Through personal experience I learned that teachers were the first people outside of family that I could trust. Not only did they provide knowledge in the classroom but they could also become mentors in life. Unless you live in Missouri:

http://digitallife.today.com/_news/2011/08...nts-on-facebook

Social networking is a good tool for learning if used in a responsible manner. Anyone who uses the various networking sites understands that there are public and private forums. So perhaps little Johnny might find it difficult to discuss some inner thoughts in the classroom, or post them on the Facebook wall, but what about the private questions he might have, where do they get discussed? Not in Missouri.

I see this as harmful to LBGT students who see a favorite teacher as a mentor.
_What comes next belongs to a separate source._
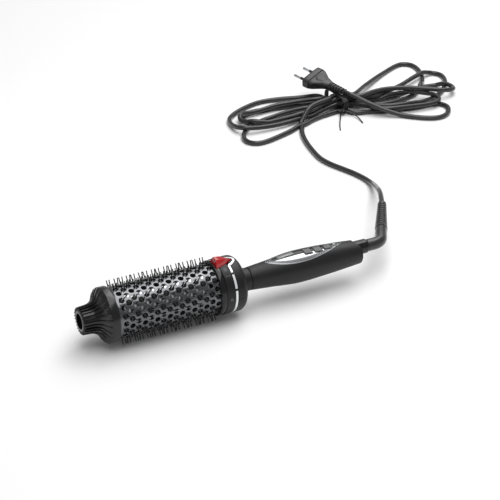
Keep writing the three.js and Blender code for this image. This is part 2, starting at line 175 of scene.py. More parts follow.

A teacher that they see every day and have come to trust. But the wording of the law even forbids former students from Facebook contact and that is a step too far even if I didn't disagree with the whole premise of this law in the first place.

Why stop with teachers? Why not paint ministers and priests with the same wide brush as potential miscreants? They have a worse track record these days. This smacks of censorship and tramples on the rights of parents to raise their children. As a parent I would rather have little Johnny ask a trusted teacher about his gay feelings than see the boy sneak off onto websites where he might meet a truly dangerous individual. I mean...WTF Missouri. If I lived there I would think about migration.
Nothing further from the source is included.